Development operations at Shopify has a long history that winds its way through various systems, technologies, and iterations. Over the course of these iterations we have learned a number of lessons, experienced ups and downs, and ultimately ended up with a system that performs well.

In this post, we’ll discuss the systems we have had throughout the history of Shopify. In a follow up post we'll talk about the system we run today and we will have another post that includes a few forward thinking questions about developer operations at Shopify.

Historical Systems

Throughout Shopify’s history, we have used 4 different systems to create and maintain developer systems. Each one has its own personality and optimized for different needs. We’ll discuss each system, explain some pros and cons of each system, and why we decided to switch from this platform.

Artisan Systems

In the earlier days of Shopify we had a few dozen developers and no automated environment setups. This system was quite ad hoc with the entire system being described in a hard coded list. When a developer started they would be handed a list of dependencies to install (e.g. install MySQL, install Homebrew, install Ruby version X however you want etc). There were some bin/setup scripts to automate some of this, but these bash scripts often broke. Moreover, as dependencies changed new sub-dependencies would be added without realizing it, so the developer would have to decrypt cryptic messages to determine what they need to install to continue.

This system was quite error prone and meant that developers had divergent systems if they chose to install things differently. On the other hand, developers often learned quite a lot about the system, how it worked, and the macOS operating system (our OS of choice to this day).

As the company grew, this system became cumbersome to execute and we often spent a long time setting laptops up. Finally, this cost became too much so we decided to consolidate this process using Boxen.

Boxen

Boxen (https://github.com/boxen/our-boxen/) is a tool that is implemented on top of Puppet (https://puppet.com/) and open source system configuration tool. The intention of Boxen is to wrap some of the more complicated parts of Puppet and allow repositories to include customization scripts.

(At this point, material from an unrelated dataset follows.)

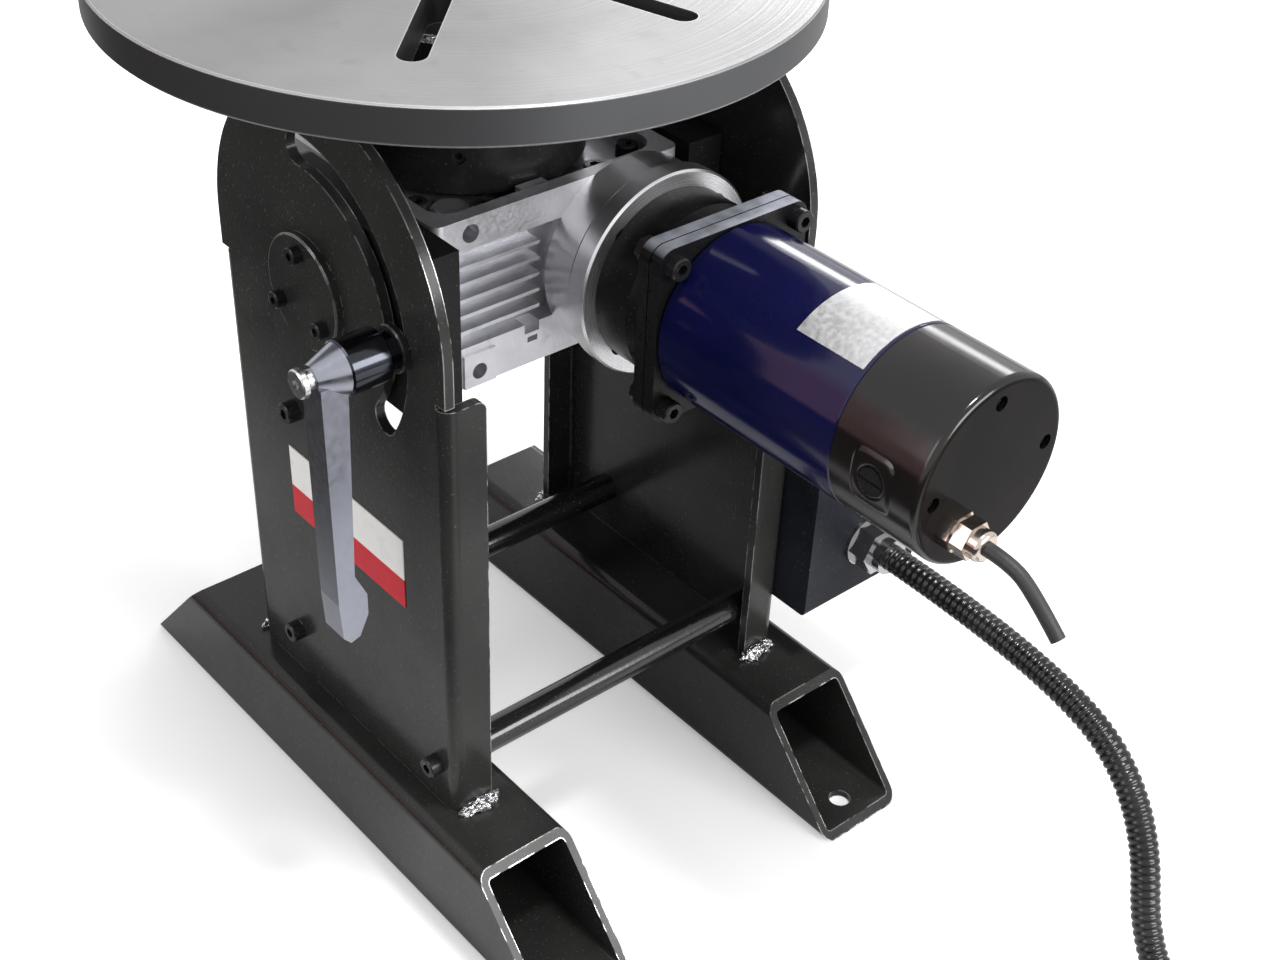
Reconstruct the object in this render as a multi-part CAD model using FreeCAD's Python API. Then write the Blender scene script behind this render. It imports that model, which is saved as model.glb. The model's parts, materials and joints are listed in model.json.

During our usage of Boxen, we saw the first signs of benefit from consolidating this configuration - developers could help each other a lot more easily with similar setups, we could merge changes to the setup and it would apply everywhere, etc. This allowed us to more easily maintain and deploy developer systems and we were able to move faster.

Unfortunately, macOS is a complex system and running Puppet only added to that complexity. As the system began to run on more and more systems, we saw problems with things that users changed, and things that conflicted with Boxen/Puppet configuration. What made matters worse is that Puppet was not a well known or understood tool and we did not expect developers to learn it. This meant that when something went wrong people could not debug the system themselves. This is what caused us to seek a different alternative.

Looking at the issues we experienced with Boxen, it was clear to us that we had to allow developers to modify the system (they’ll do this regardless), have a consolidated experience, have a system that people understood, and we also desired a more similar configuration to production. This led us to Vagrant.

Vagrant

Vagrant (https://www.vagrantup.com/) was our answer to Boxen. Vagrant is a virtualized system that allows projects to be run within the confines of a virtual machine (VM). An included configuration file can allow a developer to simply start with a ‘vagrant up’ command which would initialize a production-similar system with all dependencies and code. With this setup, all code and dependencies ran inside of a VM which allowed the developer to modify their system in any way without impacting the VM itself. This was a solution that hit all of our requirements of consolidation, production similarity, consolidated configuration, and a system that people understood (more on this in a moment).

Vagrant, for Shopify, was generated from our production Chef (https://www.chef.io/chef/) configurations. Our entire operations team understood how this system worked, so we were able to modify and change the system readily. This also meant that we had a production-development parity. Unfortunately, our production environments often did not take our Vagrant environments into account and we consistently broke developer laptops. Moreover, as the development team grew there became more of a disparity between the number of operations engineers who knew Chef and the number of developers.

We also had other issues with Vagrant. With the code hosted in the VM but the text editors and IDEs on the host machine, we were required to mount an NFS drive from the VM on the local machine. This ended up causing issues with syncing and file changes were often not picked up which resulted in a lot of lost productivity and time in debugging errors from the system.

We ended up deciding that Vagrant was not a proper solution due to the NFS issues and the constant breakage. We sought a new solution and researched a new alternative. From this time, dev and Railgun were created.